Work to do -> Reproduce the material that follows, please, but only from its first line to the line containing "return [(seat +", inclusive.

Available data ->
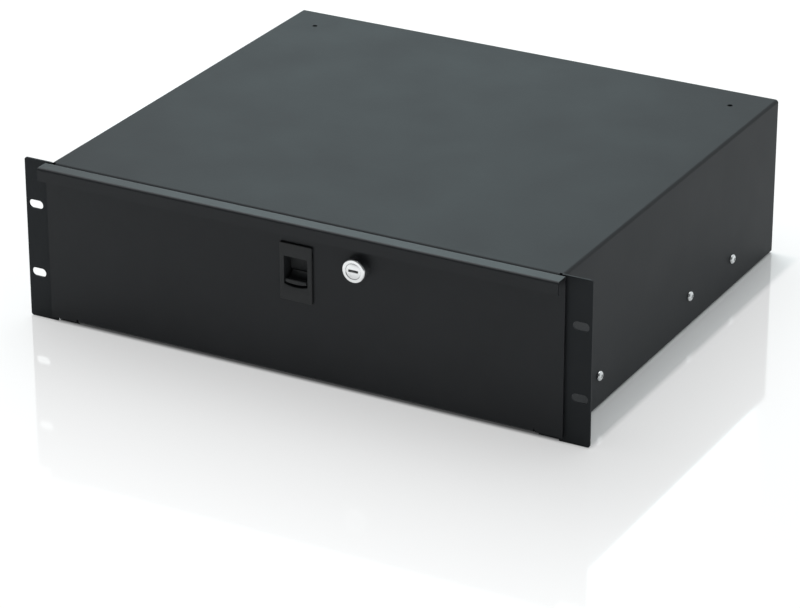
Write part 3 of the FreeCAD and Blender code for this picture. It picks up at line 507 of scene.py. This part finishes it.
def dome(seat, rim, high, shares):
    # stations of a screw's head from (share of its height, how far inside its rim) pairs
    return [(seat + high * share, rim - inside) for share, inside in shares]


# every screw's point is chamfered this much
point = 0.4
# pan head, alike on the slides' screws and the cam's
panHead = {
    "foot": ((0, -0.1), (0.15, 0)),
    "dome": ((0.35, 0.05), (0.6, 0.35), (0.8, 0.85), (0.93, 1.5), (1, 2.5)),
    "cross": {"long": 4.4, "wide": 1.0, "deep": 1.5, "taper": 0.45},
}

# screws of the fixed slide members: domed pan heads outside the housing's sides
panScrew = {
    "seat": 218.0, "tip": 215.3, "width": 4.0, "head": 8.0, "high": 2.6,
    "places": (61.0, 221.0, 301.0), "level": -40.0, "groove": ((-1.6, 0), (-1.3, -0.25), (-1.0, 0)),
}
tip, seat, high, level = panScrew["tip"], panScrew["seat"], panScrew["high"], panScrew["level"]
core, rim = panScrew["width"] / 2, panScrew["head"] / 2
screw = turnPiece(
    "slideScrewsRight", "x", (0, 0, level),
    [(tip, core - point), (tip + point, core)] + profile(seat, core, panScrew["groove"]) + [(seat, core)]
    + profile(seat, rim, panHead["foot"]) + dome(seat, rim, high, panHead["dome"]))
crossRecess(screw, (seat + high, 0, level), "x", 1, panHead["cross"])
repeatPiece(screw, [(0, y, 0) for y in panScrew["places"]])
finishPiece(mirrorPiece(screw, "slideScrewsLeft"), "slide_screws_left")
finishPiece(screw, "slide_screws_right")

# screws of the drawer's members: low heads inside the tray
lowScrew = {
    "seat": 202.6, "tip": 205.0, "width": 4.0, "head": 7.0, "high": 1.4,
    "places": (61.0, 221.0, 341.0), "level": -40.0,
    "dome": ((1, 1.6), (0.85, 0.8), (0.55, 0.25), (0.2, 0), (0, 0)),
    "cross": {"long": 3.8, "wide": 0.9, "deep": 1.0, "taper": 0.5},
}
tip, seat, high, level = lowScrew["tip"], lowScrew["seat"], lowScrew["high"], lowScrew["level"]
core, rim = lowScrew["width"] / 2, lowScrew["head"] / 2
screw = turnPiece(
    "slideInnerScrewsRight", "x", (0, 0, level),
    dome(seat, rim, -high, lowScrew["dome"]) + [(seat, core), (tip - point, core), (tip, core - point)])
crossRecess(screw, (seat - high, 0, level), "x", -1, lowScrew["cross"])
repeatPiece(screw, [(0, y, 0) for y in lowScrew["places"]])
finishPiece(mirrorPiece(screw, "slideInnerScrewsLeft"), "slide_inner_screws_left")
finishPiece(screw, "slide_inner_screws_right")
print("slide screws made")

# pop rivets through the tray's sides into the back: domed heads outside, squeezed tails inside
popRivet = {
    "place": (367.8, -6.0), "pitch": 38.0, "tail": 200.3, "sheet": 203.8, "head": 204.9, "sides": 32,
    "squeezed": ((0, 0.9), (0.15, 1.7), (0.45, 2.3), (0.8, 2.5), (1.05, 2.45), (1.1, 1.6)),
    "domed": ((0, 1.6), (0, 3.1), (0.15, 3.2), (0.4, 3.05), (0.75, 2.5)),
    "pin": ((-0.1, 1.7), (0, 1.1), (-0.15, 1.0), (-0.6, 0.9), (-0.5, 0.3)),
}
y, z = popRivet["place"]
rivet = turnPiece(
    "backRivets", "x", (0, y, z),
    profile(popRivet["tail"], 0, popRivet["squeezed"]) + profile(popRivet["sheet"], 0, popRivet["domed"])
    + profile(popRivet["head"], 0, popRivet["pin"]), sides=popRivet["sides"])
repeatPiece(rivet, [(0, 0, 0), (0, 0, popRivet["pitch"])])
joinPieces(rivet, [mirrorPiece(rivet, "backRivetsLeft")])
finishPiece(rivet, "back_rivets")


# nuts: the flat of the face as a share of the nut, the chamfer's slope and how far its cutter clears the
# corners, and the mouth of the bore
nutLook = {"flat": 0.95, "slope": 0.5, "clear": 0.2, "sides": 64, "mouth": {
    "over": 0.1, "deep": 0.3, "wider": 0.4, "sides": 48}}


def hexNut(name, centre, look):
    # a hexagon chamfered on both faces, its bore countersunk
    half = look["across"] / 2
    corner = half / math.cos(math.pi / 6)
    start, end = look["start"], look["end"]
    flat = half * nutLook["flat"]
    bite = (corner - flat) * nutLook["slope"]
    outside = corner + nutLook["clear"]
    place = Vector((centre[0], 0, centre[1]))
    nut = turnPiece(name, "y", place, [(start, corner), (end, corner)], sides=6)
    nut.matrix_world = Matrix.Translation(place * mm) @ Matrix.Rotation(
        math.radians(look["turn"]), 4, "Y") @ Matrix.Translation(-place * mm)
    applyPlace(nut)
    combine(nut, turnPiece("chamfer", "y", place, [
        (start, flat), (start + bite, outside), (end - bite, outside), (end, flat)],
        sides=nutLook["sides"]), "INTERSECT")
    mouth = nutLook["mouth"]
    over, deep, bore = mouth["over"], mouth["deep"], look["bore"] / 2
    wide = bore + mouth["wider"]
    combine(nut, turnPiece("mouth", "y", place, [
        (start - over, wide), (start + deep, bore), (end - deep, bore), (end + over, wide)],
        sides=mouth["sides"]))
    return nut


# four on the studs that hold the drawer's front to its tray
frontNut = {
    "across": 7.0, "bore": 4.1, "start": -1.3, "end": 1.9, "turn": 30, "x": 150.0, "levels": (-45.0, 32.0),
}
nut = hexNut("frontNuts", (0, 0), frontNut)
repeatPiece(nut, [(x, 0, z) for x in (-frontNut["x"], frontNut["x"]) for z in frontNut["levels"]])
finishPiece(nut, "front_nuts")

# one on the lock's barrel, which stands at this place across and up
lockCentre = (52.0, 37.0)
lockNut = {"across": 22.0, "bore": 18.1, "start": -1.3, "end": 2.2, "turn": 30}
finishPiece(hexNut("lockNut", lockCentre, lockNut), "lock_nut")
print("rivets and nuts made")

# cam lock: a chromed head with a rounded rim, a threaded barrel and a bore for the plug
camLock = {
    "front": -12.0, "face": -4.0, "end": 11.0, "head": 10.0, "barrel": 9.0, "bore": 6.3,
    "rimWide": 1.5, "rimDeep": 4.2, "rimSteps": 10, "lip": 0.25, "chamfer": 0.4, "sides": 72,
    "foot": ((-0.25, 0), (0, -0.2)), "neck": 1.6, "pitch": 1.5, "depth": 0.5, "valley": (0.45, 0.55),
}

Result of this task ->
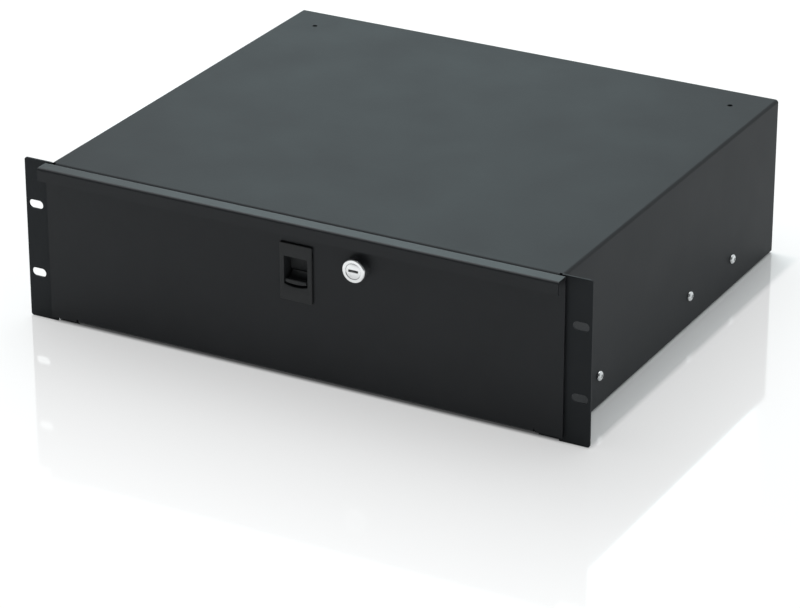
Write part 3 of the FreeCAD and Blender code for this picture. It picks up at line 507 of scene.py. This part finishes it.
def dome(seat, rim, high, shares):
    # stations of a screw's head from (share of its height, how far inside its rim) pairs
    return [(seat + high * share, rim - inside) for share, inside in shares]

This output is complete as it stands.